Saya biasa memanggil nenek itu Emak. Nggak tau kenapa, mungkin karena orang-orang memanggilnya Emak Eloh (Ibu Eloh dalam Bahasa Sunda). Nah cucu-cucunya jadi memanggilnya dengan sebutan Emak. Kini Emak sudah tiada, sudah dari tahun 2008 lalu.
Emak lahir di Kaki Gunung Ciremai di Desa Sindangkempeng, Pancalang Kabupaten Kuningan Jawa Barat. Tahun berapa Emak lahir? Bapak Saya saja tidak tahu, kata Bapak mungkin 1930an. Maklum orang dulu, mana ada sertifikat-sertifikatan. Belum lagi lulus Sekolah Rakyat (SD) juga nggak, cuman sampai kelas 3. Problem kebanyakan orang dulu seperti Emak, nggak sekolah ya nikah. Apalagi Wanita, kalo nggak dapur ya kasur.
Nikah di usia sangat belia, bukan hanya didorong oleh keinginan pribadi, tapi ada juga faktor pola pikir orang tua jaman dulu dan juga kondisi ekonomi. Coba bayangkan kondisi sebuah desa di tahun 1930an sebelum zaman kemerdekaan? Kalo Anda jalan-jalan ke Sindangkempeng di era modern seperti sekarang, mungkin saat ini jauh lebih baik, sudah ada listrik, jalan, pemerintahan, beberapa sekolah hingga jenjang SMA dan sederajat, tapi jangan bayangkan dan bandingkan Desa Sindangkempeng seperti Kelurahan di Jakarta, bahkan dengan Kota Cirebon atau Kuningan saja masih kalah jauh pesatnya.
Tahu nggak? Emak tercatat dalam ingatan Bapak menikah sebanyak 7 kali. Tentu Emak bukan penganut poliandri, tapi kebanyakan karena cerai, kecuali dengan suami ke-3 emak yang berpisah karena meninggal dunia. Sebelum Bapak lahir, Emak sudah pernah menikah dengan 2 suami. Pertama, orang keturunan Arab, Bapak Saya nggak ingat namanya. Nikah di usia belia, karena terpaksa membuat Emak akhirnya berpisah dan cerai. Kedua, menikah dengan tentara pejuang rakyat. Zaman-zaman kehidupan Emak emang penuh dengan perjuangan, perjuangan melawan Belanda, Jepang dan Pemberontakan.

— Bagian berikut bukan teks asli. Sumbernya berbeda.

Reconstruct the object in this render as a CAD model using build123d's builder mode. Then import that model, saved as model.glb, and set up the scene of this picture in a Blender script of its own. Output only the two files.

Tapi akhirnya emak memutuskan berpisah, karena enggan ikut Suami ke Jawa. Nama suami pertama dan kedua, Bapak Saya tidak ingat. Maklum Bapak belum lahir.

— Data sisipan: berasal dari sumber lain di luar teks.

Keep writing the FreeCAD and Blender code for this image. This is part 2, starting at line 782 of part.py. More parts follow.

Bapak Saya baru inget nama suami Emak yang ke-3. Ya iyalah karena Bapak kandungnya sendiri yang akhirnya di tahun 1953 terlahirlah seorang putra satu-satunya bernama Komaruddin S. Nama suami ke-3 Emak namanya Pak Marjun, seorang Pecanting batik dari sebuah Desa di Pekalongan, Celuluk. Menikah sampai Pak Marjun meninggal karena sakit. Setelah itu berturut-turut dengan tetangga satu Desa Pak Ridwan, nikah lalu cerai. Lalu dengan seorang guru SD Pak Marzuki namun sayang menikah lalu cerai.

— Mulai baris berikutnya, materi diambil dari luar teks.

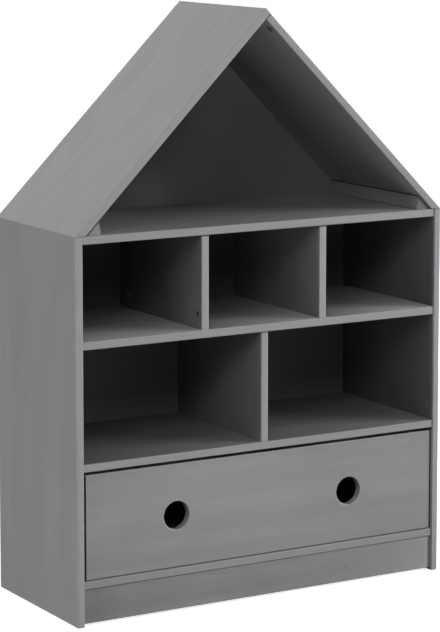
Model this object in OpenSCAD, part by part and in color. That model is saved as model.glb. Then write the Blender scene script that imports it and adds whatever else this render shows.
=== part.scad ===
// House shaped bookcase: two sides, four shelves, three dividers, a gabled roof
// with an open attic, and one inset drawer with two finger holes.
// Millimetres. The front is towards -Y, X is the width and Z is up.
// The origin is on the floor, under the middle of the bookcase.

/* [Overall] */
// Overall width over the two side panels
width = 820; // [780:5:860]
// Overall depth from the front edges to the back edges
depth = 333; // [310:1:350]
// Height of the side panels, where the roof begins
side_h = 740; // [735:1:760]

/* [Boards] */
// Thickness of the shelves, dividers, plinth and drawer front
board = 16; // [15:0.5:18]
// Thickness of the side panels, roof panels and drawer sides
panel = 15; // [14:0.5:16]
// Radius on the long edges of the side panels
side_r = 3; // [1:0.5:4]
// Radius on the long edges of shelves, dividers and roof panels
edge_r = 2; // [1:0.5:3]
// Set-back of the shelf front edges behind the side panels
shelf_back = 2; // [0:0.5:5]
// Set-back of the divider front edges behind the side panels
divider_back = 3; // [1:0.5:6]

/* [Levels] */
// Height of the underside of the bottom board
bottom_z = 71.5; // [66:0.5:80]
// Height of the top of the lower shelf, over the drawer
lower_z = 311; // [308:1:330]
// Height of the top of the middle shelf
middle_z = 542.5; // [530:0.5:560]
// Distance of the two upper dividers from the middle
divider_x = 132.5; // [120:0.5:150]

/* [Plinth] */
// Gap under the plinth board
plinth_gap = 5.5; // [2:0.5:12]
// Set-back of the plinth behind the side panels
plinth_back = 5; // [3:0.5:10]

/* [Roof] */
// Width of the foot of each roof cleat
cleat_w = 34.3; // [28:0.1:38]
// Height of the roof cleats
cleat_h = 29.3; // [24:0.1:30]
// Set-back of the cleats behind the front
cleat_back = 5; // [1:1:20]

/* [Drawer] */
// Gap between the drawer front and the parts on each side of it
drawer_side_gap = 4; // [3:0.5:6]
// Gap over the drawer front
drawer_top_gap = 5; // [3:0.5:6]
// Gap under the drawer front
drawer_low_gap = 1; // [1:0.1:3]
// Set-back of the drawer front behind the side panels
drawer_back_set = 4; // [2.5:0.5:6]
// Diameter of the two finger holes
hole_d = 55; // [45:1:65]
// Radius on the rims of the finger holes
hole_r = 2; // [1:0.5:3]
// Thickness of the back of the drawer
drawer_back_t = 12; // [10:1:16]
// Height of the drawer sides
drawer_side_h = 190; // [150:1:192]

/* [Thin panels] */
// Thickness of the back panels
back_t = 3; // [2.5:0.5:3.5]
// Thickness of the drawer bottom
drawer_bottom_t = 4; // [3:0.5:4]

/* [Hardware] */
// Distance from the joint to the middle of a cam lock
cam_reach = 28; // [24:1:34]
// Diameter of the cam lock pockets
cam_d = 15; // [15:0.5:15.5]
// Diameter of the wooden dowels
dowel_d = 8; // [6:1:8]
// Diameter of the wood screws
screw_d = 4; // [3.5:0.5:4]

/* [Hidden] */

paint = [0.36, 0.37, 0.38];
steel = [0.72, 0.72, 0.70];
beech = [0.80, 0.66, 0.47];
nylon = [0.85, 0.85, 0.83];

eps = 0.01;
hw = width / 2;                       // half the overall width
ix = hw - panel;                      // inner face of a side panel
yf = -depth / 2;                      // plane of the front edges
yb = depth / 2;                       // plane of the back edges
rebate = 4;                           // depth of the rebate for the back panels
ys = yb - rebate;                     // back edges of shelves and dividers
s2 = sqrt(2);
roof_len = hw * s2;                   // length of the roof slope on the outside
in_c = side_h + hw - panel * s2;      // x + z on the inner face of the right roof panel
top_z = side_h;
bot_top = bottom_z + board;           // top of the bottom board

// levels of the four shelves, underside
shelf_zs = [top_z - board, middle_z - board, lower_z - board, bottom_z];
// fastener rows, measured back from the front plane
cam_ys = [yf + 40, yb - 43];
shelf_dowel_ys = [yf + 110, yf + 225];
div_cam_ys = [yf + 20, yf + 143, yb - 43];
div_top_ys = [yf + 60, yf + 265];
roof_cam_ys = [yf + 20, yb - 43];
roof_dowel_ys = [yf + 80, yf + 165, yf + 240];
cleat_screw_ys = [yf + 75, yf + 168, yf + 255];
cleat_dowel_ys = [yf + 50, yf + 135, yf + 280];

// drawer
dfy = yf + drawer_back_set;           // face of the drawer front
dry = dfy + board;                    // back of the drawer front
dz0 = bot_top + drawer_low_gap;
dz1 = lower_z - board - drawer_top_gap;
dhw = ix - drawer_side_gap;           // half the width of the drawer front
box_hw = dhw - 1;                     // half the width of the drawer box
box_z = bot_top + 2.5;                // underside of the drawer sides
box_y = yb - 16.5;                    // back end of the drawer sides
groove_z = box_z + 8;
groove_d = 6;
stop_h = 12;
stop_y0 = dry + 0.5;
stop_y1 = stop_y0 + 20;
stop_x = 200;

// ---------------------------------------------------------------- outlines

// a board section: w deep, t thick, its edge at x = 0 rounded
module section_front(w, t, r) {
    translate([r, 0]) square([w - r, t]);
    translate([0, r]) square([r + eps, t - 2 * r]);
    translate([r, r]) circle(r = r, $fn = 48);
    translate([r, t - r]) circle(r = r, $fn = 48);
}

// a board section with all four corners rounded
module section_round(w, t, r) {
    translate([r, 0]) square([w - 2 * r, t]);
    translate([0, r]) square([w, t - 2 * r]);
    for (x = [r, w - r], y = [r, t - r]) translate([x, y]) circle(r = r, $fn = 48);
}

// a board lying along X, rounded on its front edge
module shelf_board(len, y0, y1, z, t, r) {
    translate([-len / 2, y0, z]) rotate([90, 0, 90]) linear_extrude(len) section_front(y1 - y0, t, r);
}

// an upright board, t wide in X, rounded on its front edge
module upright(x0, y0, y1, z0, z1, t, r) {
    translate([x0 + t, y0, z0]) rotate([0, 0, 90]) linear_extrude(z1 - z0) section_front(y1 - y0, t, r);
}

// gable outline in X and Z, grown by g
module gable_outline(g) {
    z0 = top_z - board / 2 + 0.5;
    k = in_c + 8.5;
    xs = min(ix + 6, k - top_z) + g;
    polygon([[-xs, z0 - g], [xs, z0 - g], [xs, k - xs + g * s2], [0, k + g * s2], [-xs, k - xs + g * s2]]);
}

// ---------------------------------------------------------------- hardware
// The hardware is drawn from the middle of a joint: +Z runs into the board
// that holds the cam lock, and +X points to the face that shows the lock.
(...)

Emak juga sempat merantau ke Jakarta, menikah dengan Pak Suganda lalu bercerai, menikah dengan Pak Ismail orang Tanjung Priok juga bercerai. Setelah itu, Emak kembali ke kampung halamannya sampai meninggal. Nah, Emak gak pengen tuh apa yang dialami olehnya dirasakan oleh Anaknya, Bapak Saya. Bapak Saya disuruh sibuk dengan pendidikannya, supaya nasib bisa berubah. Meski Bapak tetap terpaksa membantu Emak berjualan untuk menutupi biaya sekolahnya, tapi support seorang Emak gak bisa untuk nggak dihargai. Ada peran-peran seorang Emak agar anak tunggalnya menjadi lebih baik, nggak nikah diusia belia dan juga memiliki pendidikan yang lebih tinggi.